Catholics and Protestants: What Can We Learn From Each Other? by Peter Kreeft, Ignatius Press, £13

Peter Kreeft is a well-known Catholic convert, apologist and professor of philosophy at Boston College. His books are provocative, lively and challenging, and I always look forward to reading them. This one is no exception. If we Catholics are inclined to think that we have nothing to learn from Protestantism, this book provides a humble and thoughtful exercise in the examination of one’s faith.

Early on, Kreeft defines what he means by the word “Protestant”: “I speak only of Evangelical (in the broad sense) Protestantism, ie the Protestantism of the Reformers, not of liberal or modernist Protestantism, which is simply shrinkage and hopeless heresy.”

I think we would all recognise the distinction. Indeed, he adds that the differences between Evangelical Protestants and “liberal” Protestants are “far greater than the differences between orthodox Protestants and orthodox Catholics”.

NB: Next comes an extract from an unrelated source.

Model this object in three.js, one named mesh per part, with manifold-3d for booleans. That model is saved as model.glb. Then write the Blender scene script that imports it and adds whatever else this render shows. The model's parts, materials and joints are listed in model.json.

There are chapters on the Eucharist, Our Lady and the real meaning of ecumenism, which is not a polite talking shop but where “Catholics discover a personal relationship with Jesus Christ as Lord and Saviour” and “Protestants discover Christ’s living Body both as a living institution with teaching authority and as a real, personal, literal presence in the Eucharist.” Why, he asks, are there so many ex-Catholics? “They never discovered Jesus Christ in the Catholic Church.” As the author comments, it is never enough to know about Jesus – one also has to know Him. As to the relationship between Christ and the Church, Kreeft quotes the wonderful remark of St Joan of Arc during her trial: “About Jesus Christ and the Church, I simply know they’re just one thing and we shouldn’t complicate the matter.” Quite so.

On unity he is succinct: “The Church succeeds in converting the world to the exact extent that she sees and loves and lives her identity with Christ.” As always with Kreeft, his chapter headings provide a taste of his style and his method: “What Happens in Individuals who ‘Ecumenise’?” and “What Will Make Good Protestants Come Home?” are some examples. Anyone serious about evangelisation should read it this book.